Sinclair’s team starts dying out quickly so you don’t have to bother learning their names, and to the film’s credit, Sinclair is captured by the marauders in this first encounter. She’s taken to their stronghold, where Sol (Craig Conway) beats her up a bit and then tells her she’s their ticket out. Kane has told everyone that there’s nothing left alive in the outside world, but Sol doesn’t believe him. After he does his crazy man routine on Eden, he goes outside where they roast (literally) Dr. Talbot (Sean Pertwee) alive, and then carve him up like Sunday dinner and eat him.

Because they’re cannibals.

Eden escapes, because she’s a bad ass, and kills Sol’s main squeeze Viper (Lee-Anne Liebenberg), because she’s a bad ass, and then takes a fellow prisoner with her, because that prisoner is Cally (MyAnna Bunning), because Cally happens to be Kane’s daughter. After they get out of the city, they head into the woods, which leads them to Kane and his King Arthur leftovers for a medieval repeat of what we just saw. Kane tells them he never developed a cure, but they were naturally resistant to the virus.

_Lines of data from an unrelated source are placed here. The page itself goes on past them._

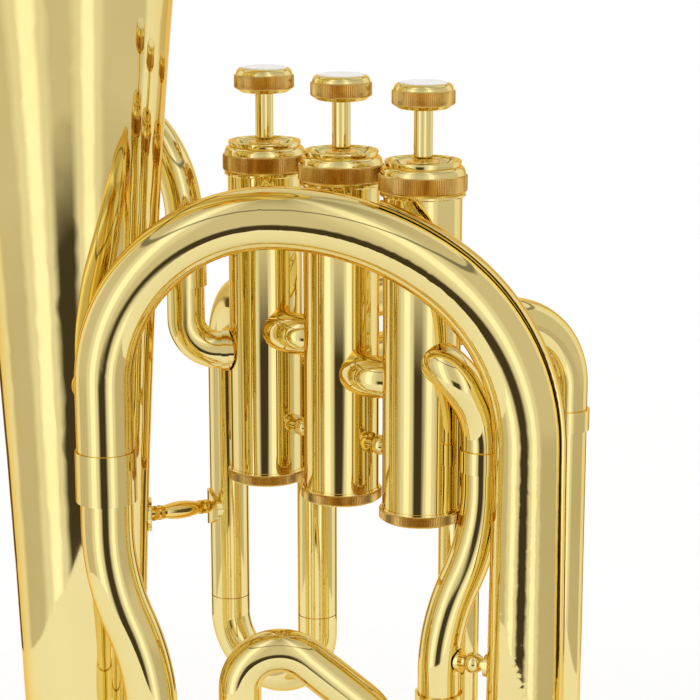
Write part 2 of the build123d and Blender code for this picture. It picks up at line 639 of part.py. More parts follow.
SPRING_WIRE_R, SPRING_R, SPRING_PITCH, SPRING_SEAT_GAP = 0.45, 7.5, 4.4, 0.05
CAP_FLOOR = 1.8


def passage_ends(number, first_port, second_port, lift):
    """Middle of a piston passage and its two directions, with the piston up."""
    a, b = PORTS[number][first_port], PORTS[number][second_port]
    middle = upright(casing_axis(number), (a[1] + b[1]) / 2 + lift).origin
    ways = []
    for azimuth, z in (a, b):
        target = at(*polar(VALVES[number], azimuth, PISTON_R), z + lift)
        ways.append(Plane(origin=middle, z_dir=target - middle))
    return ways


def make_valve(number):
    axis = casing_axis(number)
    with BuildPart() as casing:
        ring(upright(axis, CASING_BOTTOM_Z), CASING_R, CASING_BORE_R, CASING_TOP_Z - CASING_BOTTOM_Z)
        for azimuth, z in PORTS[number].values():
            port = Plane(origin=upright(axis, z).origin, z_dir=toward(azimuth))
            disc(port, PASSAGE_R, CASING_R + 2, Mode.SUBTRACT)
        slot_top = upright(axis, KEY_TOP_Z + KEY_END_PLAY).origin
        with BuildSketch(Plane(origin=slot_top, x_dir=toward(KEY_AZ), z_dir=(0, 0, -1))) as slot:
            with Locations(((KEY_REACH + KEY_FIT) / 2, 0)):
                Rectangle(KEY_REACH + KEY_FIT, KEY_WIDTH + 2 * KEY_FIT)
        extrude(slot.sketch, amount=KEY_LENGTH + STROKE + 3 * KEY_END_PLAY, mode=Mode.SUBTRACT)
    save(casing, f"valve_casing_{number}")

    with BuildPart() as piston:
        length = PISTON_TOP_Z - PISTON_BOTTOM_Z
        disc(upright(axis, PISTON_BOTTOM_Z), PISTON_R, length)
        disc(upright(axis, PISTON_BOTTOM_Z + PLATE), PISTON_R - SHELL, length - 2 * PLATE, Mode.SUBTRACT)
        ways = passage_ends(number, "in", "out", 0)
        ways += passage_ends(number, "in", "slide_in", STROKE)
        ways += passage_ends(number, "slide_out", "out", STROKE)
        for way in ways:
            disc(way, PASSAGE_R + PASSAGE_WALL, PISTON_R + 2)
        ring(upright(axis, PISTON_BOTTOM_Z), 2 * PISTON_R, PISTON_R, length, Mode.SUBTRACT)
        for way in ways:
            disc(way, PASSAGE_R, 2 * PISTON_R, Mode.SUBTRACT)
        disc(upright(axis, PISTON_BOTTOM_Z), VENT_R, PLATE, Mode.SUBTRACT)
        root = PISTON_R - SHELL / 2
        block = Plane(origin=upright(axis, KEY_TOP_Z).origin, x_dir=toward(KEY_AZ), z_dir=(0, 0, -1))
        with BuildSketch(block) as key:
            with Locations(((KEY_REACH + root) / 2, 0)):
                Rectangle(KEY_REACH - root, KEY_WIDTH)
        extrude(key.sketch, amount=KEY_LENGTH)
    save(piston, f"piston_{number}")

    with BuildPart() as stem:
        disc(upright(axis, PISTON_TOP_Z), STEM_R, BUTTON_Z + STEM_IN_BUTTON - PISTON_TOP_Z)
    save(stem, f"valve_stem_{number}")

    with BuildPart() as felts:
        ring(upright(axis, PISTON_TOP_Z), LOWER_FELT_R, FELT_BORE_R, LOWER_FELT)
        ring(upright(axis, BUTTON_Z - UPPER_FELT), UPPER_FELT_R, FELT_BORE_R, UPPER_FELT)
    save(felts, f"valve_felts_{number}")

    with BuildPart() as button:
        disc(upright(axis, BUTTON_Z), BUTTON_R, BUTTON_TOP_Z - BUTTON_Z)
        chamfer(button.edges().filter_by(GeomType.CIRCLE), BUTTON_EDGE)
        disc(upright(axis, BUTTON_TOP_Z - PEARL_SINK), PEARL_R + PUSH_FIT, 2, Mode.SUBTRACT)
        disc(upright(axis, BUTTON_Z), STEM_R + PUSH_FIT, STEM_IN_BUTTON + 0.1, Mode.SUBTRACT)
    save(button, f"button_{number}")

    with BuildPart() as pearl:
        disc(upright(axis, BUTTON_TOP_Z - PEARL_SINK + PUSH_FIT), PEARL_R, PEARL_HEIGHT)
        fillet(pearl.edges().group_by(Axis.Z)[-1], PEARL_ROUND)
    save(pearl, f"finger_pearl_{number}")

    seat_z = BOTTOM_CAP_Z + CAP_FLOOR + SPRING_WIRE_R + SPRING_SEAT_GAP
    rise = PISTON_BOTTOM_Z - SPRING_WIRE_R - SPRING_SEAT_GAP - seat_z
    with BuildLine() as coil_line:
        Helix(SPRING_PITCH, rise, SPRING_R, center=(axis.X, axis.Y, seat_z))
    coil = coil_line.wire()
    with BuildPart() as spring:
        with BuildSketch(Plane(origin=coil @ 0, z_dir=coil % 0)) as wire_section:
            Circle(SPRING_WIRE_R)
        sweep(wire_section.sketch, path=coil, is_frenet=True)
    save(spring, f"valve_spring_{number}")


for valve in VALVES:
    make_valve(valve)


# Valve caps ---------------------------------------------------------------------------------------
def top_cap_outline():
    low, high = CAP_KNURL_Z
    skirt, flute = CASING_R + 0.05, (CAP_BOSS_R + 1.2, high + 0.8)
    rim_inside = (TOP_CAP_R - 3.0, CAP_RIM_Z - 1.2)
    Polyline(
        flute,
        (CAP_BOSS_R, high + 1.2),
        (CAP_BOSS_R, CAP_BOSS_Z),
        (STEM_R + 0.1, CAP_BOSS_Z),
        (STEM_R + 0.1, CASING_TOP_Z),
        (skirt, CASING_TOP_Z),
        (skirt, low - 1.4),
        (TOP_CAP_R - 0.7, low - 1.4),
        (TOP_CAP_R, low),
        (TOP_CAP_R, high),
        (TOP_CAP_R - 0.9, high + 0.7),
        (TOP_CAP_R - 1.3, CAP_RIM_Z),
        (TOP_CAP_R - 2.4, CAP_RIM_Z),
        rim_inside,
    )
    ThreePointArc(rim_inside, (TOP_CAP_R - 4.8, high + 1.4), flute)


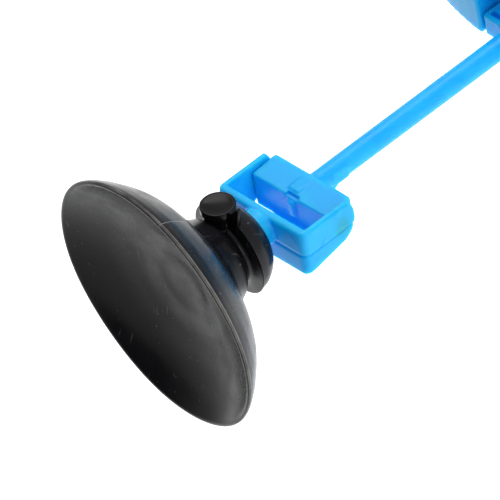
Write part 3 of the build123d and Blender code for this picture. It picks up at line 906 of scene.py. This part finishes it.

They escape here, bust a Bentley out of storage, and then head out on a car chase, which ends with the bus exploding and Sol losing his head. Eden calls in Canaris (Hatcher killed himself when he feared he was infected), gives them Cally (they can derive a cure from her blood) and the one remaining member of her team, but Sinclair stays behind because she wants to track down her mother’s old house. At the end of the film, she delivers a disk to Nelson that she recorded with her fake eye (did I forget to mention she has a fake eye?) that helps bring Canaris down, because Canaris was all in favor of not using any cure until after enough people in London have died to cull the herd that is the population of London.

The film ends with Sinclair claiming leadership of the Marauders, which doesn’t really sound like an awesome time to me, but does set up a sequel we’ll never see because not enough people liked it or saw it.


In truth, there’s nothing special about DOOMSDAY that makes me hate you for not liking it, but for me, it hits enough notes that it makes for a good, solid, post-apocalyptic action film. I just bought the Blu ray out of the $8 bin (actually, the $7.88 bin) at Walmart and it’s a slick watch. DOOMSDAY moves fast, hits hard, looks great, and it has Rhona Mitra kicking ass. It doesn’t have the style or narrative strength of something like 28 Days Later, but if you like these post-apocalypse stories like I do, DOOMSDAY delivers.

4 thoughts on “DOOMSDAY: The Hounds are Hungry

  1. I think if I didn’t know the director going into this film, I would’ve enjoyed it a whole lot more. But after watching Dog Soldiers and The Descent, I was expecting a little more from Marshall, so I was a bit disappointed.


    • It’s always to my surprise when I realize I still haven’t watched THE DESCENT. It’s just one of those movies that’s slipped through the cracks. I need to make a point to see it.